(Directions for this task): Search the data for the word "that". Reproduce every line where it is found.

(Information provided):

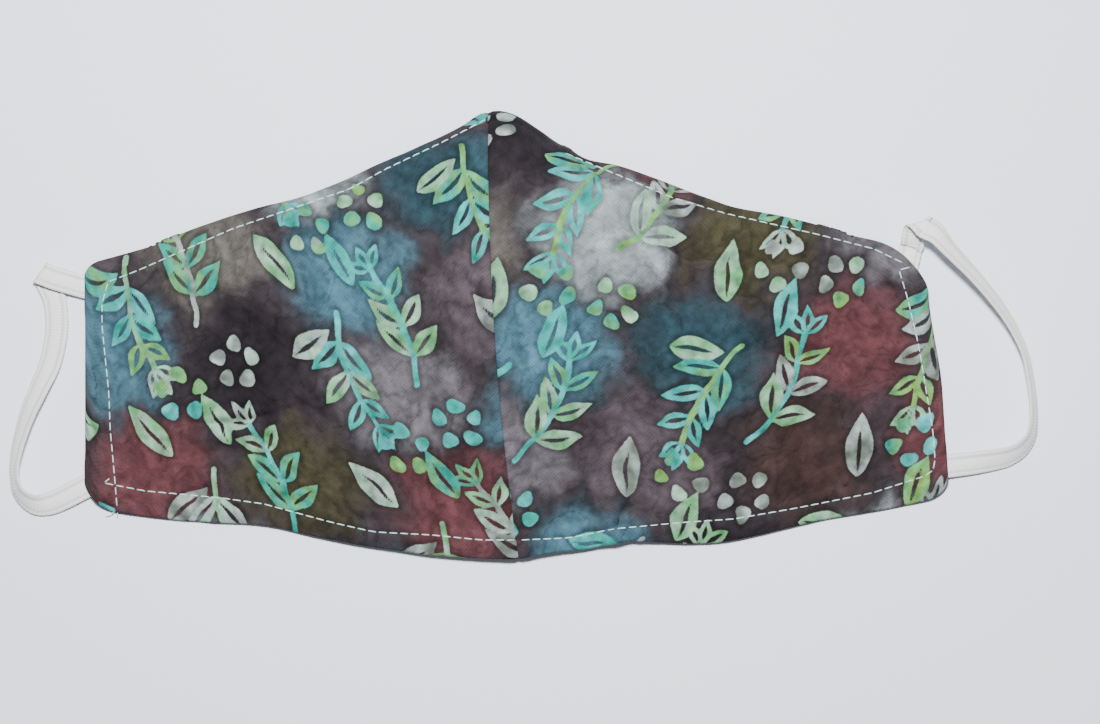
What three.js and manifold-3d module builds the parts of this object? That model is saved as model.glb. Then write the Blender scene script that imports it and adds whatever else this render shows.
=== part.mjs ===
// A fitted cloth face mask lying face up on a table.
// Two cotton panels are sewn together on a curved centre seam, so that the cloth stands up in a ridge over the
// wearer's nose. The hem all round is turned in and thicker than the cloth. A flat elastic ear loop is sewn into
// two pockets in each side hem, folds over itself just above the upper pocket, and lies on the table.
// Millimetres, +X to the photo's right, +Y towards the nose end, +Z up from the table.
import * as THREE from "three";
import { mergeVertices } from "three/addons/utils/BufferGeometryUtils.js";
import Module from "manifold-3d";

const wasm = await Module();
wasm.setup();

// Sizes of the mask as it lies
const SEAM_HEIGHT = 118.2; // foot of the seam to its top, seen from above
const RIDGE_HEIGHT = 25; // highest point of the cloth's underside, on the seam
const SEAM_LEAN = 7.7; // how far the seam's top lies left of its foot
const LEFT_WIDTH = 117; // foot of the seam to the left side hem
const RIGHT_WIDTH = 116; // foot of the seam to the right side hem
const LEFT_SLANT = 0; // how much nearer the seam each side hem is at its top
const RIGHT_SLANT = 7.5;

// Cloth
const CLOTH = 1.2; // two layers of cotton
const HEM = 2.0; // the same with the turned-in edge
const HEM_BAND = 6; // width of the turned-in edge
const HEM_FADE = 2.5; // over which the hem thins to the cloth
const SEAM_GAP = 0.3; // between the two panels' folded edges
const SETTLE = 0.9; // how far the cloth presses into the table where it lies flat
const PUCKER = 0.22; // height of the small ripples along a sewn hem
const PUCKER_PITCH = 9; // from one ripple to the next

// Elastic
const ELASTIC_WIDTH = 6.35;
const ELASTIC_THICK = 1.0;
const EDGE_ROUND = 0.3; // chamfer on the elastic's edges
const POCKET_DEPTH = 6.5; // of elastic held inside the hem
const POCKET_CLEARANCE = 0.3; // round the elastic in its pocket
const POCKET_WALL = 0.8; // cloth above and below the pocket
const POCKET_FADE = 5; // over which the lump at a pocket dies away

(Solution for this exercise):
What three.js and manifold-3d module builds the parts of this object? That model is saved as model.glb. Then write the Blender scene script that imports it and adds whatever else this render shows.
// Two cotton panels are sewn together on a curved centre seam, so that the cloth stands up in a ridge over the